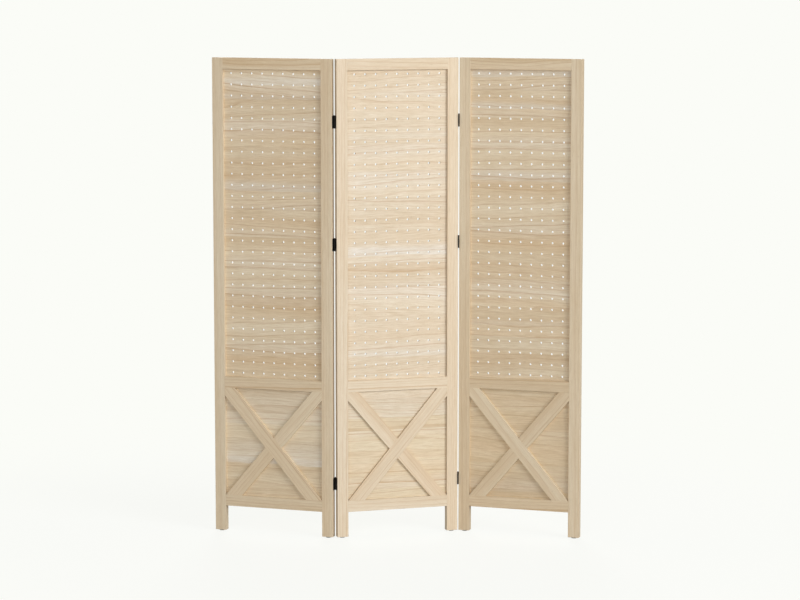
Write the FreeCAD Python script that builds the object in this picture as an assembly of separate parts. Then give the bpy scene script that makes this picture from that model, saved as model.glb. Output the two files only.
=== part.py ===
import FreeCAD, Part
import math
import os

Vector = FreeCAD.Vector
os.makedirs("parts", exist_ok=True)

# A three-panel folding screen. The origin is on the floor under the middle of the
# centre panel, +X runs along that panel, +Y to its back and +Z up. Millimetres.

# Whole screen
panel_width = 380.0
panel_height = 1445.0
frame_thickness = 20.0
rest_fold = 35.0

# Frame members of one panel: two stiles and three rails between them
stile_width = 34.0
top_rail_height = 34.0
middle_rail_height = 34.0
bottom_rail_height = 34.0
middle_rail_level = 445.0
bottom_rail_level = 79.0
arris_radius = 0.5

# Mortise and tenon joints between rails and stiles
tenon_length = 20.0
tenon_thickness = 8.0
tenon_shoulder = 1.0
tenon_end_gap = 1.0
joint_clearance = 0.1

# Boards, held in grooves of the members round them
board_thickness = 5.0
groove_depth = 7.0
board_edge_gap = 1.0
groove_clearance = 0.15

# Peg holes
peg_hole_diameter = 6.5
column_pitch = 33.1
row_pitch = 33.6
least_side_margin = 20.0
least_end_margin = 10.0

# Cross braces on both faces of the lower board
brace_width = 40.0
brace_top_run = 31.0
brace_chamfer = 0.4

# Butt hinges between the panel edges
leaf_height = 38.0
leaf_reach = 15.0
leaf_thickness = 0.8
leaf_gap = 0.4
leaf_corner_radius = 2.0
knuckle_radius = 2.0
knuckle_count = 5
knuckle_gap = 0.3
pin_radius = 1.0
pin_clearance = 0.05
pin_head_radius = 1.7
pin_head_height = 0.8
pin_head_round = 0.4
upper_hinge_drop = 187.0
middle_hinge_drop = 554.0
lower_hinge_rise = 165.0

# Countersunk hinge screws
screw_radius = 1.2
screw_length = 14.0
screw_tip_length = 3.0
screw_tip_radius = 0.2
screw_spacing = 22.0
screw_clearance = 0.05
slot_width = 0.5
slot_length = 2.4
slot_depth = 0.5

# Nail-on floor glides
glide_radius = 8.0
glide_height = 3.0
glide_round = 1.2
glide_nail_radius = 1.2
glide_nail_length = 14.0

# How far cutting shapes run past what they cut, and how near counts as touching
overrun = 1.0
touch = 0.001

# Heights and widths that follow from the sizes above
top_rail_level = panel_height - top_rail_height
upper_window = (middle_rail_level + middle_rail_height, top_rail_level)
lower_window = (bottom_rail_level + bottom_rail_height, middle_rail_level)
window_half_width = panel_width / 2 - stile_width
panel_gap = 2 * leaf_thickness + leaf_gap
pivot_x = (panel_width + panel_gap) / 2
pivot_y = frame_thickness / 2 + knuckle_radius
hinge_levels = {
    "upper": panel_height - upper_hinge_drop,
    "middle": panel_height - middle_hinge_drop,
    "lower": lower_hinge_rise,
}


def block(x_span, y_span, z_span):
    """A box from its two limits along each axis, given in either order."""
    low = Vector(min(x_span), min(y_span), min(z_span))
    high = Vector(max(x_span), max(y_span), max(z_span))
    size = high - low
    return Part.makeBox(size.x, size.y, size.z, low)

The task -
Extract the complete data, matching each line exactly.

Final result -
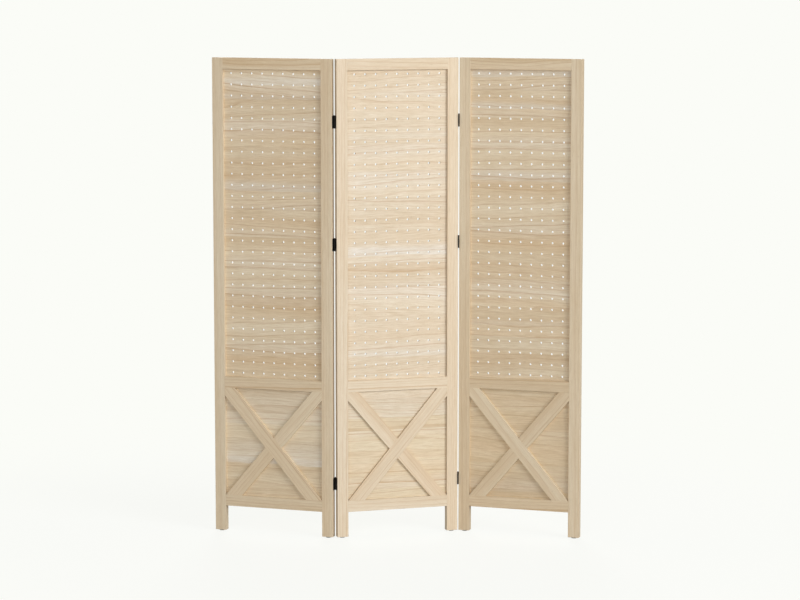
Write the FreeCAD Python script that builds the object in this picture as an assembly of separate parts. Then give the bpy scene script that makes this picture from that model, saved as model.glb. Output the two files only.
=== part.py ===
import FreeCAD, Part
import math
import os

Vector = FreeCAD.Vector
os.makedirs("parts", exist_ok=True)

# A three-panel folding screen. The origin is on the floor under the middle of the
# centre panel, +X runs along that panel, +Y to its back and +Z up. Millimetres.

# Whole screen
panel_width = 380.0
panel_height = 1445.0
frame_thickness = 20.0
rest_fold = 35.0

# Frame members of one panel: two stiles and three rails between them
stile_width = 34.0
top_rail_height = 34.0
middle_rail_height = 34.0
bottom_rail_height = 34.0
middle_rail_level = 445.0
bottom_rail_level = 79.0
arris_radius = 0.5

# Mortise and tenon joints between rails and stiles
tenon_length = 20.0
tenon_thickness = 8.0
tenon_shoulder = 1.0
tenon_end_gap = 1.0
joint_clearance = 0.1

# Boards, held in grooves of the members round them
board_thickness = 5.0
groove_depth = 7.0
board_edge_gap = 1.0
groove_clearance = 0.15

# Peg holes
peg_hole_diameter = 6.5
column_pitch = 33.1
row_pitch = 33.6
least_side_margin = 20.0
least_end_margin = 10.0

# Cross braces on both faces of the lower board
brace_width = 40.0
brace_top_run = 31.0
brace_chamfer = 0.4

# Butt hinges between the panel edges
leaf_height = 38.0
leaf_reach = 15.0
leaf_thickness = 0.8
leaf_gap = 0.4
leaf_corner_radius = 2.0
knuckle_radius = 2.0
knuckle_count = 5
knuckle_gap = 0.3
pin_radius = 1.0
pin_clearance = 0.05
pin_head_radius = 1.7
pin_head_height = 0.8
pin_head_round = 0.4
upper_hinge_drop = 187.0
middle_hinge_drop = 554.0
lower_hinge_rise = 165.0

# Countersunk hinge screws
screw_radius = 1.2
screw_length = 14.0
screw_tip_length = 3.0
screw_tip_radius = 0.2
screw_spacing = 22.0
screw_clearance = 0.05
slot_width = 0.5
slot_length = 2.4
slot_depth = 0.5

# Nail-on floor glides
glide_radius = 8.0
glide_height = 3.0
glide_round = 1.2
glide_nail_radius = 1.2
glide_nail_length = 14.0

# How far cutting shapes run past what they cut, and how near counts as touching
overrun = 1.0
touch = 0.001

# Heights and widths that follow from the sizes above
top_rail_level = panel_height - top_rail_height
upper_window = (middle_rail_level + middle_rail_height, top_rail_level)
lower_window = (bottom_rail_level + bottom_rail_height, middle_rail_level)
window_half_width = panel_width / 2 - stile_width
panel_gap = 2 * leaf_thickness + leaf_gap
pivot_x = (panel_width + panel_gap) / 2
pivot_y = frame_thickness / 2 + knuckle_radius
hinge_levels = {
    "upper": panel_height - upper_hinge_drop,
    "middle": panel_height - middle_hinge_drop,
    "lower": lower_hinge_rise,
}


def block(x_span, y_span, z_span):
    """A box from its two limits along each axis, given in either order."""
    low = Vector(min(x_span), min(y_span), min(z_span))
    high = Vector(max(x_span), max(y_span), max(z_span))
    size = high - low
    return Part.makeBox(size.x, size.y, size.z, low)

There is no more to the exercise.